O-L, when it comes to knowledge about flashlight mods, there’s you and there’s us mere mortals, so don’t you think you’re being a little too harsh on yourself,even for you :)? We all have our strengths and weaknesses and together we collectively fill in the gaps of our individual knowledge.
Yeah but that’s abusing the light by running it beyond what it’s designed to handle because it steps down after three minutes for a reason. That doesn’t make it a bad light because the EagleTac TX25C2 and the Zebralight SC600 Mk II also step down for example. With that said, all this discussion’s motivated me to seriously think about abusing my EA4.

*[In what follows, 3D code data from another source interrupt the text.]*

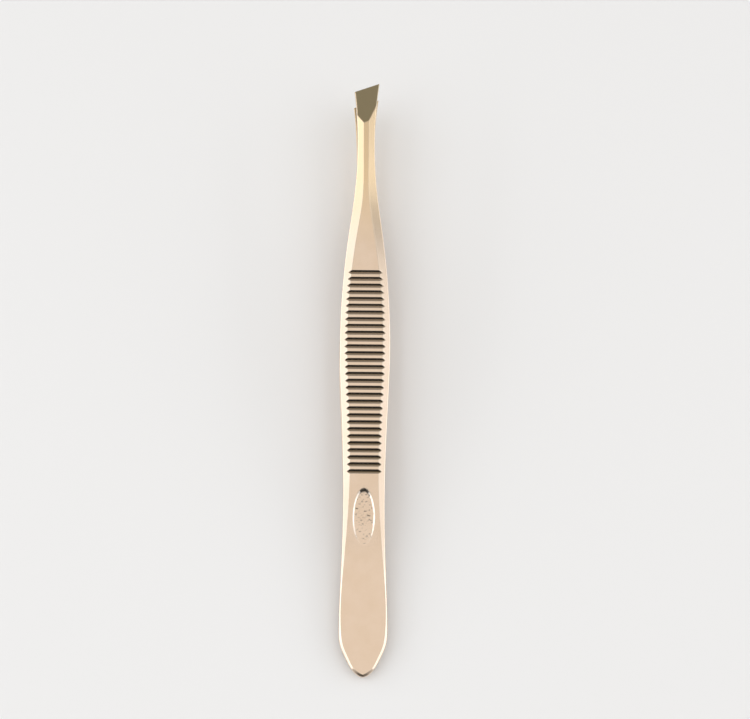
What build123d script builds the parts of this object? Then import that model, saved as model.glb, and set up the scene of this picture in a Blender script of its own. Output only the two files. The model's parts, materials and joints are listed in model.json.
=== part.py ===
from build123d import *
import os
from math import asin, atan, cos, degrees, radians, sin, sqrt, tan

# Slant tweezers: two mirrored spring leaves, spot welded face to face at the heel.
#
# Each leaf is drawn in the frame of the pair: x across, y from the heel point to the tip and
# z away from the plane midway between the leaves. That mid-plane is tilted, tip up, so that
# the lower leaf rests on z = 0 with the flat of its belly.

# ---- driving dimensions, in millimetres and degrees ----

length = 95.0  # heel point to the longer corner of the slanted tip

# widths across the leaf, and where along it they stand
heel_width, heel_station = 7.7, 7.0  # widest part of the pointed heel
waist_width, waist_station = 6.6, 28.0  # narrow part between heel and grip
grip_width, grip_station = 8.0, 50.7  # widest part of the grip
neck_width = 2.8  # parallel neck behind the tip
tip_width = 4.2  # across the flared tip
flare_length = 10.0  # from the neck to the longer corner
neck_length = 1.0  # parallel part of the neck

# thickness of the leaf
spring_thickness = 0.8
grip_thickness = 1.5
tip_thickness = 1.75  # before the tip is ground

# the outer face bends away from the weld, bows back over the grip and ends nearly parallel
weld_end = 12.0  # the leaves touch up to here
bend_end = 21.0
shank_end = 39.0
belly_start = 42.3  # the belly is flat, and the tweezers lie on it
belly_end = 51.0
tip_straight = 38.5  # last stretch, with no bow
shank_slope = 8.6
belly_slope = 4.6
tip_slope = 0.6

# bevelled flanks beside the flat of the outer face
flank_fall = 0.38  # fall for each unit of width
heel_flank, waist_flank, grip_flank = 0.4, 0.95, 1.25
neck_flat = 0.8  # width of the flat that is left on the neck

# cross grooves of the grip
groove_count = 30
groove_pitch = 1.09
groove_width = 0.64
groove_depth = 0.2
first_groove = 31.95

# slanted and ground tip
slant = 19.0
facet_slant = 25.0  # the grinding wheel stands a little steeper across
facet_length = 5.95  # along the axis, on the outer face
facet_fall = 0.24
jaw_length = 3.0  # flat on the inner face that meets the other leaf

# oval stamping near the heel
oval_width, oval_length, oval_depth = 3.25, 7.6, 0.15
oval_station = 25.3

# spot welds between the leaves
weld_radius, weld_height = 1.2, 0.6
weld_stations = (5.0, 9.5)

# where the rigid model of the spring hinges, and its clearances
hinge_station = 17.0
hinge_gap = 0.1  # between the heel part and the arm of one leaf
closed_gap = 0.04  # between the jaws when the tips are pressed together

reach = grip_width  # half the size of the cutting solids, past every edge


# ---- the curve of a face, seen from the side ----


def bowed(height, slope_changes):
    """Points (station, height, slope) of a smooth chain of lines and arcs from the heel."""
    points = [(0.0, height, 0.0)]
    for station, slope_degrees in slope_changes:
        last_station, last_height, last_slope = points[-1]
        slope = radians(slope_degrees)
        rise = (station - last_station) * tan((last_slope + slope) / 2)
        points.append((station, last_height + rise, slope))
    return points


def on_face(points, station):
    """Height and slope of the chain at a station."""
    for start, end in zip(points, points[1:]):
        if station <= end[0]:
            break
    share = (station - start[0]) / (end[0] - start[0])
    slope = asin(sin(start[2]) + share * (sin(end[2]) - sin(start[2])))
    return start[1] + (station - start[0]) * tan((start[2] + slope) / 2), slope


def draw_face(points):
    """Draws the chain in the current BuildLine."""
    for start, end in zip(points, points[1:]):
        if start[2] == end[2]:
            Line(start[:2], end[:2])
        else:
            TangentArc(start[:2], end[:2], tangent=(cos(start[2]), sin(start[2])))


tip_start = length - tip_straight
face_stations = (weld_end, bend_end, shank_end, belly_start, belly_end, tip_start, length)
outer_slopes = (0, shank_slope, shank_slope, belly_slope, belly_slope, tip_slope, tip_slope)

# the inner face diverges less, so that the leaf thickens evenly up to the grip and the tip
shank_run = (belly_start - weld_end + shank_end - bend_end) / 2
tip_run = (tip_start - belly_end) / 2 + tip_straight
shank_taper = degrees(atan((grip_thickness - spring_thickness) / shank_run))
tip_taper = degrees(atan((tip_thickness - grip_thickness) / tip_run))
tapers = (0, shank_taper, shank_taper, 0, 0, tip_taper, tip_taper)
inner_slopes = [slope - taper for slope, taper in zip(outer_slopes, tapers)]

outer_face = bowed(spring_thickness, zip(face_stations, outer_slopes))
inner_face = bowed(0.0, zip(face_stations, inner_slopes))

# ---- the plane midway between the leaves, as the tweezers lie ----

tilt = radians(belly_slope)
belly_height, _ = on_face(outer_face, belly_start)
belly_drop = belly_height * cos(tilt) - belly_start * sin(tilt)
heel_drop = spring_thickness * cos(tilt)
lift = max(belly_drop, heel_drop)  # from the floor to the mid-plane at the heel point

tip_height = on_face(inner_face, length)[0]
heel_end_y = -spring_thickness * sin(tilt)
tip_end_y = length * cos(tilt) + tip_height * sin(tilt)
middle_y = (heel_end_y + tip_end_y) / 2

middle = Plane(origin=(0, -middle_y, lift), x_dir=(1, 0, 0), z_dir=(0, -sin(tilt), cos(tilt)))
side = Plane(origin=middle.origin, x_dir=middle.y_dir, z_dir=middle.x_dir)


def place(station, height):
    """The point of the tilted pair at a station and height, on the centre line."""
    return middle.from_local_coords((0, station, height))


def plane_facing(station, height, normal):
    """A plane on the centre line with a normal given across, along and out of the leaf."""
    x, y, z = normal
    z_dir = middle.x_dir * x + middle.y_dir * y + middle.z_dir * z
    x_dir = middle.x_dir - z_dir * (x / z_dir.length**2)
    return Plane(origin=place(station, height), x_dir=x_dir, z_dir=z_dir)


# ---- the outline, seen from above ----


def between(start, end, along, across):
    """A point part of the way from one outline point to the next."""
    return (
        start[0] + along * (end[0] - start[0]),
        start[1] + across * (end[1] - start[1]),
    )


# each point is (station, half width)
neck_end = length - flare_length
heel_point = (0.0, 0.0)
heel = (heel_station, heel_width / 2)
waist = (waist_station, waist_width / 2)
grip = (grip_station, grip_width / 2)
neck = (neck_end - neck_length, neck_width / 2)

heel_outline = [
    heel_point,
    between(heel_point, heel, 0.15, 0.43),
    between(heel_point, heel, 0.42, 0.72),
    between(heel_point, heel, 0.70, 0.935),
    heel,
]
side_outline = [
    heel,
    between(heel, waist, 0.48, 0.58),
    waist,
    between(waist, grip, 0.5, 0.4),
    grip,
    between(grip, neck, 0.335, 0.155),
    between(grip, neck, 0.56, 0.46),
    between(grip, neck, 0.735, 0.77),
    neck,
]
neck_flank = (neck_width - neck_flat) / 2
side_flanks = [
    heel_flank,
    heel_flank,
    waist_flank,
    grip_flank,
    grip_flank,
    grip_flank,
    1.1 * grip_flank,
    1.15 * grip_flank,
    neck_flank,
]

# half width of the flat between the flanks, at the same stations
flat_outline = [(station, half - 1.15 * heel_flank) for station, half in heel_outline[:-1]]
flat_outline += [
    (station, half - flank) for (station, half), flank in zip(side_outline, side_flanks)
]
flat_outline += [(neck_end, neck_flat / 2), (length, neck_flat / 2)]

# the ridge that each flank falls from, over the centre line
ridge = [
    (station, on_face(outer_face, station)[0] + flank_fall * half)
    for station, half in flat_outline
]

# slanted end and ground facet
turn = radians(slant)
facet_turn = radians(facet_slant)
axis_end = length - tip_width / 2 * tan(turn)  # where the slanted edge crosses the centre line
facet_start = axis_end - facet_length
facet_height, facet_slope = on_face(outer_face, facet_start)
facet_lean = facet_fall - tan(facet_slope)

# the arm turns about the middle of the leaf's thickness until the jaws are almost together
hinge_height = (on_face(outer_face, hinge_station)[0] + on_face(inner_face, hinge_station)[0]) / 2
jaw_start = axis_end - jaw_length
jaw_rise = on_face(inner_face, jaw_start)[0] - closed_gap / 2 - hinge_height
jaw_run = jaw_start - hinge_station
closing = atan(jaw_rise / jaw_run) + asin(
    (hinge_height) / sqrt(jaw_rise**2 + jaw_run**2)
)
jaw_lift = closed_gap / 2


def right_half(outline):
    """The outline's points with the half width to the right."""
    return [(half, station) for station, half in outline]


# ---- one leaf, as it comes from the press and the grinding wheel ----

with BuildPart() as leaf:
    # strip, bowed and thinned towards the heel
    with BuildSketch(side):
        with BuildLine():
            draw_face(outer_face)
            Line(outer_face[-1][:2], inner_face[-1][:2])
            draw_face(inner_face)
            Line(inner_face[0][:2], outer_face[0][:2])
        make_face()
    extrude(amount=reach, both=True)

    # outline, symmetrical up to the longer corner of the tip
    with BuildSketch(middle):
        with BuildLine():
            Spline(*right_half(heel_outline), tangents=[(1, 0), (0, 1)])
            Spline(*right_half(side_outline), tangents=[(0, 1), (0, 1)])
            Line((neck[1], neck[0]), (neck[1], neck_end))
            TangentArc((neck[1], neck_end), (tip_width / 2, length), tangent=(0, 1))
            Line((tip_width / 2, length), (0, length))
            mirror(about=Plane.YZ)
        make_face()
    extrude(amount=length, mode=Mode.INTERSECT)

    # bevelled flanks: the fall away from the centre line is the same everywhere
    for hand in (1, -1):
        with BuildSketch(side):
            with BuildLine():
                Spline(*ridge)
                Polyline(ridge[-1], (length, -length), (0, -length), ridge[0])
            make_face()
        extrude(
            amount=2 * reach,
            dir=middle.x_dir * hand - middle.z_dir * flank_fall,
            both=True,
            mode=Mode.INTERSECT,
        )

    # slanted end of the tip
    split(bisect_by=plane_facing(axis_end, 0, (-sin(turn), cos(turn), 0)), keep=Keep.BOTTOM)

    # ground facet of the outer face, its edge across the leaf a little steeper than the slant
    split(
        bisect_by=plane_facing(
            facet_start,
            facet_height,
            (-sin(facet_turn) * facet_lean, cos(facet_turn) * facet_lean, 1),
        ),
        keep=Keep.BOTTOM,
    )

    # jaw of the inner face, which lies on the mid-plane when the tips are pressed together
    split(
        bisect_by=plane_facing(hinge_station, jaw_lift, (0, -sin(closing), cos(closing))),
        keep=Keep.TOP,
    )

    # cross grooves: a V of even depth, which runs out to a point on each flank
    with BuildSketch(side):
        for number in range(groove_count):
            station = first_groove + number * groove_pitch
            height, slope = on_face(outer_face, station)
            with Locations(Location((station, height, 0), (0, 0, degrees(slope)))):
                Polygon(
                    (0, -groove_depth),
                    (groove_width, groove_depth),
                    (-groove_width, groove_depth),
                    align=None,
                )
    extrude(amount=reach, both=True, mode=Mode.SUBTRACT)

    # oval stamping
    height, slope = on_face(outer_face, oval_station)
    with BuildSketch(plane_facing(oval_station, height, (0, -sin(slope), cos(slope)))):
        Ellipse(oval_width / 2, oval_length / 2)
    extrude(amount=oval_depth, both=True, mode=Mode.SUBTRACT)

    # room for the weld metal
    for station in weld_stations:
        with Locations(plane_facing(station, 0, (0, 0, 1))):
            Cylinder(weld_radius, weld_height, mode=Mode.SUBTRACT)

# ---- the pieces ----

with BuildPart() as upper_leaf_heel:
    add(leaf.part)
    split(bisect_by=plane_facing(hinge_station, 0, (0, 1, 0)), keep=Keep.BOTTOM)

with BuildPart() as upper_leaf_arm:
    add(leaf.part)
    split(bisect_by=plane_facing(hinge_station + hinge_gap, 0, (0, 1, 0)), keep=Keep.TOP)

with BuildPart() as lower_leaf_heel:
    mirror(upper_leaf_heel.part, about=middle)

with BuildPart() as lower_leaf_arm:
    mirror(upper_leaf_arm.part, about=middle)

with BuildPart() as weld_nuggets:
    for station in weld_stations:
        with Locations(plane_facing(station, 0, (0, 0, 1))):
            Cylinder(weld_radius, weld_height)

# ---- export ----

upper_leaf_heel.part.label = "upper_leaf_heel"
upper_leaf_arm.part.label = "upper_leaf_arm"
lower_leaf_heel.part.label = "lower_leaf_heel"
lower_leaf_arm.part.label = "lower_leaf_arm"
weld_nuggets.part.label = "weld_nuggets"

os.makedirs("parts", exist_ok=True)
export_step(upper_leaf_heel.part, "parts/upper_leaf_heel.step")
export_step(upper_leaf_arm.part, "parts/upper_leaf_arm.step")
export_step(lower_leaf_heel.part, "parts/lower_leaf_heel.step")
export_step(lower_leaf_arm.part, "parts/lower_leaf_arm.step")
export_step(weld_nuggets.part, "parts/weld_nuggets.step")
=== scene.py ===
"""Slant tweezers: two plated spring leaves, their welds, and a plain studio around them."""

import json
import math

import bmesh
import bpy
import numpy as np
from bpy.props import FloatProperty, FloatVectorProperty, IntProperty, PointerProperty
from bpy.props import StringProperty
from mathutils import Matrix, Vector, noise


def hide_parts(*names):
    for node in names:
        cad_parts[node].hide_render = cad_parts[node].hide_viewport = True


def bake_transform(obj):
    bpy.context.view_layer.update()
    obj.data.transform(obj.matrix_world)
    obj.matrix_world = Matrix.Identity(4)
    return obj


bl_info = {
    "name": "Slant Tweezers",
    "version": (1, 0, 0),
    "blender": (4, 5, 0),
    "location": "3D View > Sidebar > Tweezers",
    "description": "Builds the plated leaves of slant tweezers around their CAD frame",
    "category": "Add Mesh",
}

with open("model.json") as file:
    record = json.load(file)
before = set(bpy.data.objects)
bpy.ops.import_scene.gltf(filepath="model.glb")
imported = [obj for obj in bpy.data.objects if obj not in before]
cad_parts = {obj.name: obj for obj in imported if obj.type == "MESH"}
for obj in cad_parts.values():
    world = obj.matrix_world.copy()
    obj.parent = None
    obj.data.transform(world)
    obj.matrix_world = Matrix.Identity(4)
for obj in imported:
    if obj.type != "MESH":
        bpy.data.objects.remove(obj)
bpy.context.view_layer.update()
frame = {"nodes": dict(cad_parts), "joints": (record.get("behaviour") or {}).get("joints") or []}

MM = 0.001  # Blender works in metres

# rows of a leaf's mesh: their spacing, and how far the fine ones reach around the facet's edge
HEEL_ROW, NECK_ROW, FACET_ROW, EDGE_ROW = 0.35 * MM, 0.4 * MM, 0.2 * MM, 0.07 * MM
BEFORE_EDGE, AFTER_EDGE = 1.4 * MM, 0.6 * MM
# between these distances from the facet, the rows turn to the slant of the tip
LEAN_START, LEAN_END = 6 * MM, 1.5 * MM
# limits of the rounded edges and of the flat, as shares of a narrow or thin section
CORNER_OF_WIDTH, CORNER_OF_THICKNESS, TIP_OF_THICKNESS = 0.3, 0.35, 0.3
FLAT_LEAST, FLAT_MOST = 0.15, 0.97
WALL_STEPS = (0.06, 0.35, 0.65, 0.94)  # rows of the side wall, from the outer face inwards
JOIN_REACH = 0.0004 * MM  # points of the heel's centre line that are closer are one point

# the studio's colours and ways, seen from above
WARM, WHITE, COOL, OLIVE = "FFF3EA", "FFFDF8", "F2F7FF", "E8E2CE"
LEFT, RIGHT, HEELWARD, TIPWARD = (-1, 0), (1, 0), (0, -1), (0, 1)


# ---- sizes and colours that a user would change ----


def distance(name, description, millimetres):
    """A length property, stored in metres."""
    return FloatProperty(
        name=name,
        description=description,
        default=millimetres * MM,
        precision=5,
        unit="LENGTH",
        subtype="DISTANCE",
    )


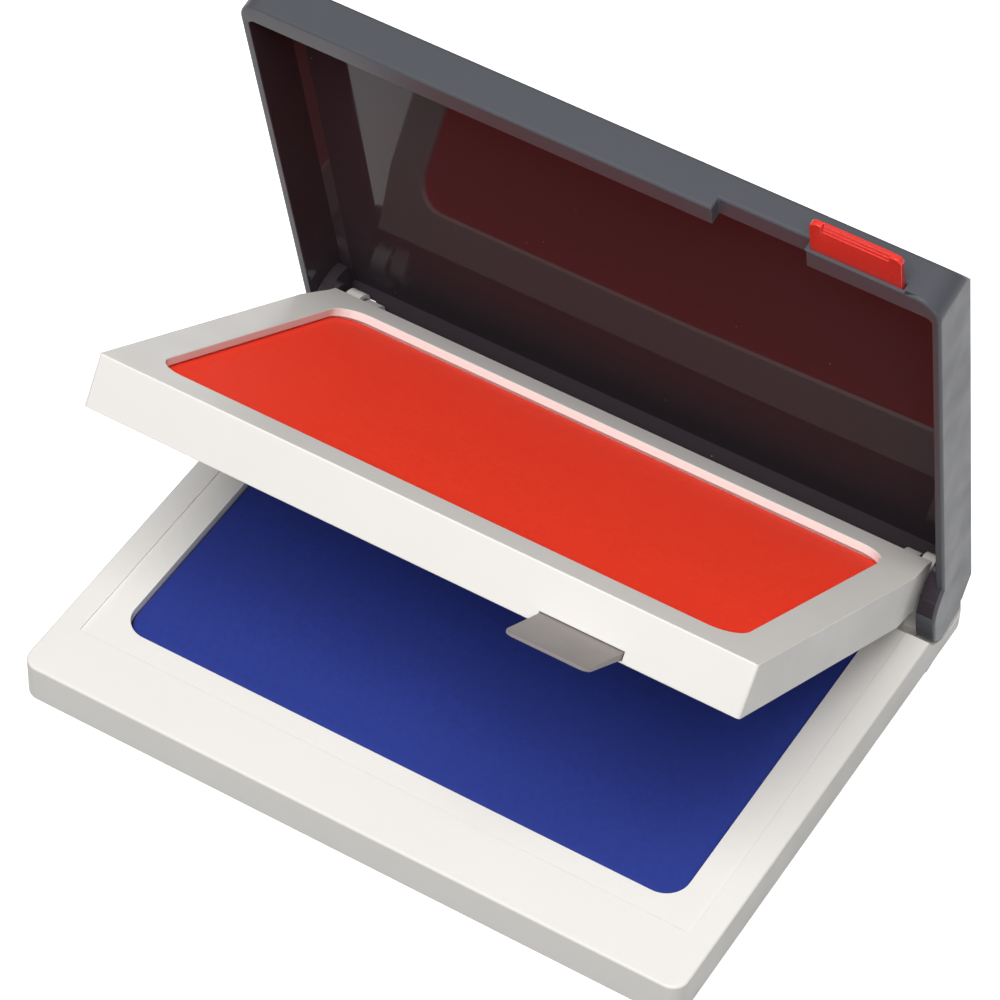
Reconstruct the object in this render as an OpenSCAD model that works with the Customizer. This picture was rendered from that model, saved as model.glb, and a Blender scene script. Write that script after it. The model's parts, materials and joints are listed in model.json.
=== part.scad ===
// Two-colour ink pad: a flat base with one pad, a hinged tray with a second pad, and a hinged lid.
// The origin is the middle of the base's resting face, +X is to the right and +Z is up.
// The tray and the lid are drawn closed and then turned up about the shared hinge axis.

/* [Base] */
// Width of the base
base_w = 106; // [85:0.5:140]
// Depth of the base, front to back
base_d = 84; // [66:0.5:110]
// Height of the base
base_h = 6.9; // [5.5:0.1:9]
// Radius of the base's upright corners
base_corner_r = 2.5; // [1:0.1:4]
// Thickness of the base's side walls
base_wall = 1.6; // [1.2:0.1:2.2]
// Thickness of the base's top face
base_top_t = 1.5; // [1.2:0.1:2]
// Depth of the shallow step that the tray's seal rib closes into
seal_step = 0.35; // [0.2:0.05:0.5]
// Width of the raised land along the base's left and right edges
side_land = 3.75; // [3:0.05:5]
// Depth of the raised land along the base's front edge
front_land = 9.3; // [8.5:0.1:11]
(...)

O-L, I can’t tell if you’re being serious or not, but if so you are being way too hard on yourself. Your effort in taking it apart and looking inside is greatly appreciated and you highlighted some genuine concerns about the heatsink design and internal quality, a lot of which is still valid.
Yeah, you probably over-stepped the mark a little in assuming the heatsink design was worse than it is, but from what it looked like I, and I’m sure most others on here too, would’ve made similar assumptions.
The thread is anything but useless, and you shouldn’t underestimate your knowledge and contribution to this forum.
To me, good heatsinking is also a matter of prestige. A little bit like with computers, I don't care if my CPU runs fine with the boxed cooler doing 60 °C on full throttle, I prefer to spend a few extra bucks, slap a huge chunk of copper and aluminum on the processor and enjoy the fact that it maxes out at 45 °C on full load.
While the heatsinking of this light may be absolutely adequate, it is certainly not ideal and therefore may not be desirable for enthusiast users - even if it's just because of psychological reasons.